Known Issues of Current Version

QUICK is under continous development and as of version 22.03, we have detected the issues listed below. If you find anything other than these, please feel free to report any bugs or issues through our Git Hub page: https://github.com/merzlab/QUICK/issues.

Compile time

1. Compiling CUDA/CUDAMPI version for K40 and K80 using CUDA/11.0 or higher

NVIDIA has dropped support for sm_30 microarchitecture starting from CUDA/11.0. Both QUICK build systems however, still use sm_30 flags in NVCC compiler flag list for CUDA/11.0 or higher toolkits if the user specifies kepler as target microarchitecture (i.e. –arch kepler, -DQUICK_USER_ARCH=kepler in legacy and CMake builds respectively). This will lead to a compile time error.
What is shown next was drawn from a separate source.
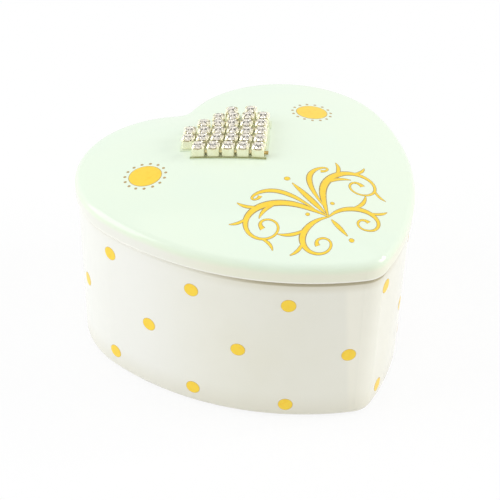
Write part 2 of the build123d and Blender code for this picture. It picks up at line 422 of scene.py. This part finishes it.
mint = Finish("mint_glaze")
on_lid = mint.xyz(mint.place)
sprayed_height = on_lid["Z"] + (mint.grain(SPRAY_GRAIN) - 0.5) * SPRAY_WANDER
upward = mint.xyz(mint.node("NewGeometry", {})["True Normal"])["Z"]
reached = mint.ramp(upward, FACES_DOWN, FACES_OUT)
sprayed = mint.ramp(sprayed_height, SPRAY_END, SPRAY_FULL) * reached
pooled = 1 - mint.ramp(sprayed_height, POOL_LOW, POOL_HIGH)
even_mint = mint.mix(mint.patches(*MINT_PATCHES), MINT, MINT_DEEP)
# The band is painted paler on the left lobe, painted light
band = mint.mix(painted_left_light(mint, on_lid), BAND_CREAM, BAND_PAINTED_LIGHT)
# The lower lip is painted paler, a painted reflection
below_spray = mint.mix(mint.ramp(on_lid["Z"], LIP_LOW, LIP_HIGH), LIP_PAINTED_REFLECTION, band)
mint.shade(Base_Color=mint.mix(sprayed, below_spray, mint.mix(pooled, even_mint, MINT_POOLED)),
           Roughness=mint.uneven(*GLAZE_SHINE), Normal=glaze_relief(mint))
paint(nodes["lid"], mint)
print("mint_glaze has", len(mint.nodes), "nodes")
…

Solution: Manually change -arch and -gencode flag values from sm_30 to sm_35 (for K40 gpu) or sm_37 (K80 gpu) in make input files. In legacy build system, this change should be made in $QUICK_HOME/build/Make.cuda.in (for CUDA serial build) and $QUICK_HOME/build/Make.cudampi.in (for CUDAMPI build) after executing configure script but before running make or make install commands. In CMake build system, one has to replace sm_30 instances in files inside cmake build directory.

Runtime

1. Out of memory error in CUDA code

cudaMalloc cuda_buffer_type :: Allocate failed!: out of memory in gpu_type.h at line 590

or

gpu_get2e.cu.getGrad.358: 0x2 (out of memory)

The above memory allocation errors are observed in CUDA version when the available global memory of the device is insufficient.

Solution: Use a device with more global memory. Also make sure not to execute other codes on the GPU while running QUICK.

2. Accuracy of gradients on old gaming cards

When computing gradients using CUDA/CUDAMPI versions on old gaming cards (eg. from maxwell and kepler microarchitectures), the resulting gradients may be less accurate if one uses the default density matrix cutoff (1.0E-6).

Solution: Tighten the cutoff value to 1.0E-7 or 1.0E-8.

3. Wrong gradients in CUDAMPI version

If one launches CUDAMPI version with a number of processes greater than the available GPUs on the system, it is possible to result in wrong gradients on some hardware.

Solution: Always launch CUDAMPI version with a number of processes less than or equal to the available number of GPUs (i.e. mpirun -np N ;where N <= # of GPUs)

Last updated by Madu Manathunga on 03/03/2022.